Among her suggestions:
• Having smaller plots or varying sizes available.
• Better groundwork. She recommends tilling the ground at least twice for gardeners. She said it was a lot of work to get the ground ready for planting.
• Lower payments. She called the $60 for three months or $180 for a growing season “outrageously expensive.”
Martin said she leased the plot because she has a backyard full of trees, so there’s no sun for growing vegetables. She said having the community garden plot was worth it this year for the tomatoes alone. She also planted peppers, okra, brussels sprouts and squash.
She said that the weeds got out of control during a three-week vacation and she’s had a hard time catching up.

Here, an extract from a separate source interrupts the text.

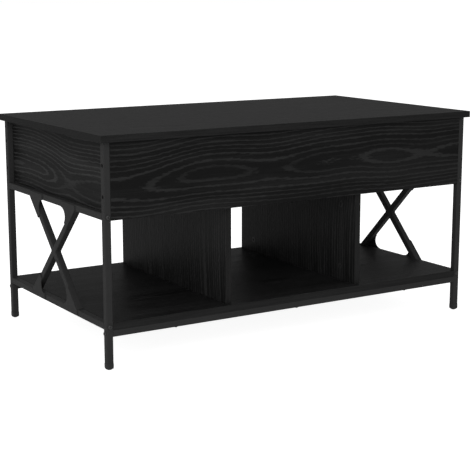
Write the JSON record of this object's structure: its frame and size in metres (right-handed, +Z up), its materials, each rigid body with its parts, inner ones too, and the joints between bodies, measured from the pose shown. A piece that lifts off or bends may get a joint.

“I’m embarrassed by my weed patch,” she said Wednesday while picking the fruits of her labor. “I wouldn’t consider it a very successful garden year for me, but the tomatoes did great and the peppers did sort of OK.”
She said she would like to participate in a community garden again next year.
“I think it’s a really good thing,” she said.
Priest said they plan to have a fence around the garden by homecoming. They also plan to expand the community garden from four to 12 plots next year.
Priest said she’s received no complaints from community gardeners.
“The first year, I think, is always one of the hardest, especially for as inexperienced as we are,” she said. “You’ve got to get over those rough spots and I realize that people want things to happen quickly but that’s part of growing and learning.”
Shooting for spring
The city of Lawrence is not only taking notes from the Free State garden, but looking at successful community garden projects that are on city-owned property in places like Manhattan, Lenexa and Salina as well as Cleveland and Boston.
The plan for community gardens will make its way to the City Commission where the public will have the opportunity to talk about it. In the meantime, residents can weigh in by contacting Horn by e-mail at email@example.com.
Horn and Schumm said the goal is to have at least a couple of plots ready for planting by spring.